Monday, March 1, 2010

Black ice / гололедица

Warning #1:
The Russians have a single word to describe "black ice"

This morning as I ventured out into the warm morning (some 30 degrees!), I stumbled...quite literally...over how to get to the metro. Although the metro stop is only a few blocks away, there are a number of significant road blocks to get there. First, with the warming weather lately, the snow has begun to melt; however, overnight, it freezes again. Second, workers have yet to remove any of the old snow, so there is now a foot of snow on the "sidewalk" with several more inches of slush/ice on top. Third, none of the roads from my new home to the metro are paved in the least.

Warning #2: The natives were slipping, too

As I continued to geisha-walk through the streets, I became overheated due to a combination of the warmer weather and my heightened sense of panic. Every five to ten seconds, my arms would flail, my feet would skid underneath me, and my heart would start racing. Somehow, I managed to not fall during the entire trek...minus one incident.
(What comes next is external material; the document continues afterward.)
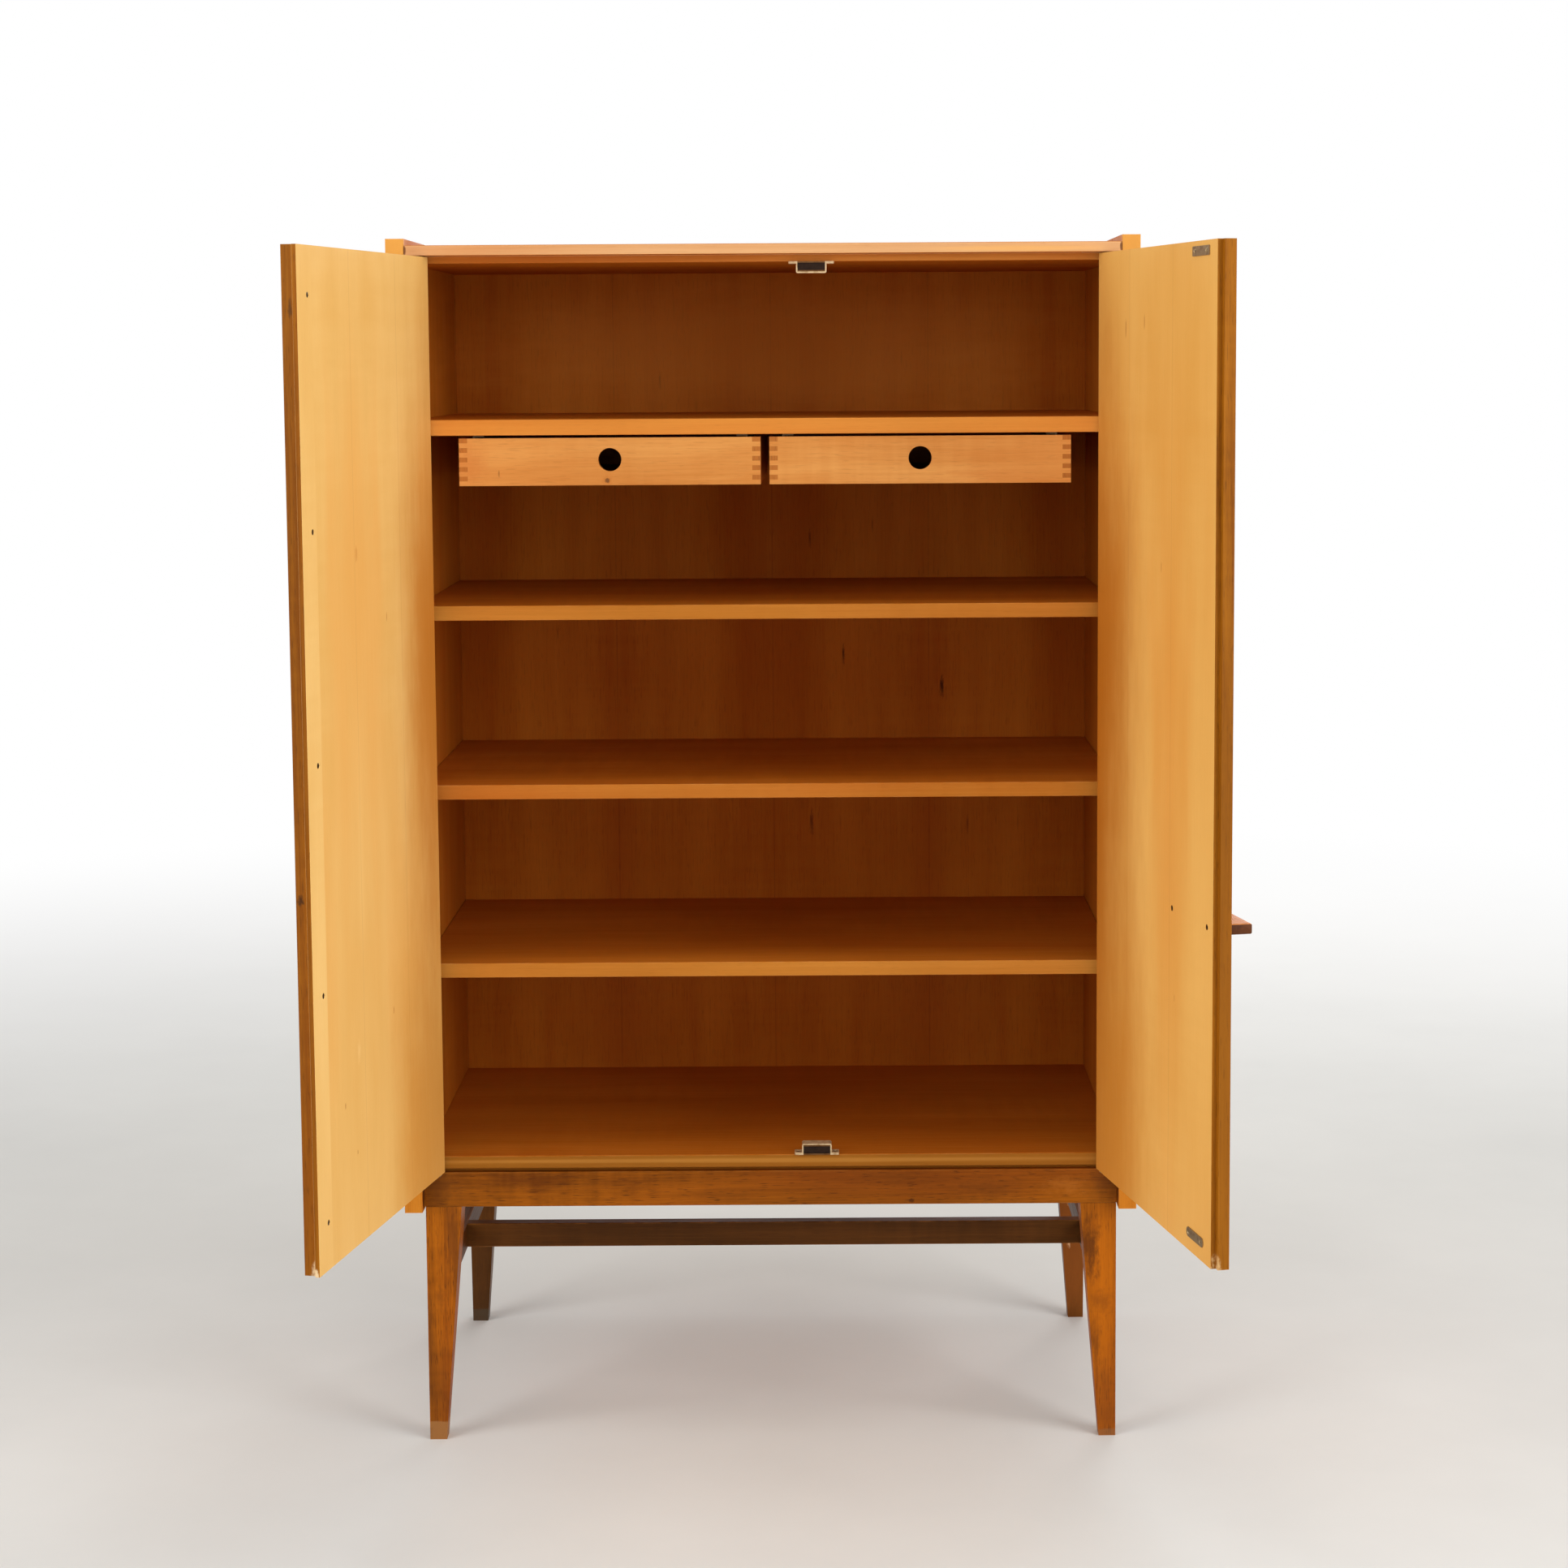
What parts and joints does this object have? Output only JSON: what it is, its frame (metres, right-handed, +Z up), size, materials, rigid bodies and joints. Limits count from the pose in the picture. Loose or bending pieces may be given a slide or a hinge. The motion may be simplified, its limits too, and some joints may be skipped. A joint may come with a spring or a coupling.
{
  "type": "highboard",
  "caption": "Tall wooden cabinet on tapered legs, with two pivoting doors, hanging finger-jointed drawers, loose shelves and magnetic catches.",
  "frame": {"origin": "on the floor, under the middle of the cabinet's width and of the side panels' depth", "axes": "+X to the cabinet's right as seen from the front, the front faces -Y, +Z up"},
  "size_m": [0.9214, 0.8002, 1.32],
  "materials": {
    "carcass_wood": "satin lacquered birch veneer",
    "shelf_wood": "satin lacquered birch veneer",
    "back_board": "satin lacquered plywood",
    "door_wood": "satin lacquered veneer",
    "strip_wood": "satin lacquered birch",
    "drawer_wood": "satin lacquered birch",
    "drawer_base": "thin plywood",
    "base_wood": "satin lacquered oak",
    "handle_wood": "dark polished teak",
    "catch_case": "brushed",
    "magnet": "dull black ferrite",
    "pole_steel": "nickel plated, worn",
    "rail_steel": "zinc plated",
    "hinge_steel": "satin",
    "screw_steel": "darkened steel",
    "pin_metal": "satin"
  },
  "bodies": {
    "cabinet": {"side_panel_left": "carcass_wood", "side_panel_right": "carcass_wood", "top_panel": "carcass_wood", "bottom_panel": "carcass_wood", "fixed_shelf": "carcass_wood", "back_panel": "back_board", "apron_front": "base_wood", "apron_rear": "base_wood", "side_rail_left": "base_wood", "side_rail_right": "base_wood", "leg_front_left": "base_wood", "leg_front_right": "base_wood", "leg_rear_left": "base_wood", "leg_rear_right": "base_wood", "stretcher_left": "base_wood", "stretcher_right": "base_wood", "stretcher_cross": "base_wood", "catch_bracket_top": "catch_case", "catch_bracket_bottom": "catch_case", "catch_magnet_top": "magnet", "catch_magnet_bottom": "magnet", "catch_pole_plates": "pole_steel", "rail_left_outer": "rail_steel", "rail_left_inner": "rail_steel", "rail_right_inner": "rail_steel", "rail_right_outer": "rail_steel", "hinge_left_top": "hinge_steel", "hinge_left_bottom": "hinge_steel", "hinge_right_top": "hinge_steel", "hinge_right_bottom": "hinge_steel", "back_panel_screws": "screw_steel", "catch_screws": "screw_steel", "rail_screws": "screw_steel", "shelf_pins_upper": "pin_metal", "shelf_pins_middle": "pin_metal", "shelf_pins_lower": "pin_metal"},
    "left_door": {"left_door": "door_wood", "closing_strip": "strip_wood", "closing_strip_screws": "screw_steel"},
    "right_door": {"right_door": "door_wood", "handle": "handle_wood", "handle_screws": "screw_steel", "strike_plate_top": "pole_steel", "strike_plate_bottom": "pole_steel", "strike_plate_screws": "screw_steel"},
    "left_drawer": {"left_drawer_front": "drawer_wood", "left_drawer_back": "drawer_wood", "left_drawer_side_left": "drawer_wood", "left_drawer_side_right": "drawer_wood", "left_drawer_bottom": "drawer_base"},
    "right_drawer": {"right_drawer_front": "drawer_wood", "right_drawer_back": "drawer_wood", "right_drawer_side_left": "drawer_wood", "right_drawer_side_right": "drawer_wood", "right_drawer_bottom": "drawer_base"},
    "shelf_upper": {"shelf_upper": "shelf_wood"},
    "shelf_middle": {"shelf_middle": "shelf_wood"},
    "shelf_lower": {"shelf_lower": "shelf_wood"}
  },
  "joints": [
    {"name": "left_door_hinge", "type": "hinge", "parent": "cabinet", "child": "left_door", "pos_m": [-0.3672, -0.21295, 0.8], "axis": [0, 0, -1], "range_deg": [-101.3, 8.7]},
    {"name": "right_door_hinge", "type": "hinge", "parent": "cabinet", "child": "right_door", "pos_m": [0.3672, -0.21295, 0.8], "axis": [0, 0, 1], "range_deg": [-102.2, 7.8]},
    {"name": "left_drawer_slide", "type": "slide", "parent": "cabinet", "child": "left_drawer", "axis": [0, -1, 0], "range_m": [0, 0.25]},
    {"name": "right_drawer_slide", "type": "slide", "parent": "cabinet", "child": "right_drawer", "axis": [0, -1, 0], "range_m": [0, 0.25]},
    {"name": "shelf_upper_lift", "type": "slide", "parent": "cabinet", "child": "shelf_upper", "axis": [0, 0, 1], "range_m": [0, 0.03]},
    {"name": "shelf_middle_lift", "type": "slide", "parent": "cabinet", "child": "shelf_middle", "axis": [0, 0, 1], "range_m": [0, 0.03]},
    {"name": "shelf_lower_lift", "type": "slide", "parent": "cabinet", "child": "shelf_lower", "axis": [0, 0, 1], "range_m": [0, 0.03]}
  ]
}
Clutching my binder of worksheets from class, I attempted to cross from the icy "sidewalk" (where people can walk, but sometimes cars drive) to the more ridden-path of the "street" (where cars can drive, but sometimes people walk). Even with a 2-inch incline from one side to another, I attempted to slide out of control, almost hitting a car. Papers went flying. My binder slid under part of the car. The wind carried away a paper as I struggled to run after it on the icy ground. Fortunately, a man stopped to help me pick up one of the sheets. Unfortunately, he picked up the only English one, marking me not only as someone who cannot walk in the streets, but also as a foreigner, which usually go hand-in-hand anyways.

Warning #3: The rain boots are sold out

Nina, our Russian grammar teacher, explained to us that all day yesterday she was looking for rain boots at various shops in town, but could not find them anywhere, a tribute to the Soviet days apparently. Thankfully Mike will be able to bring me some rain boots so my feet are not soaking wet after walking outside every day!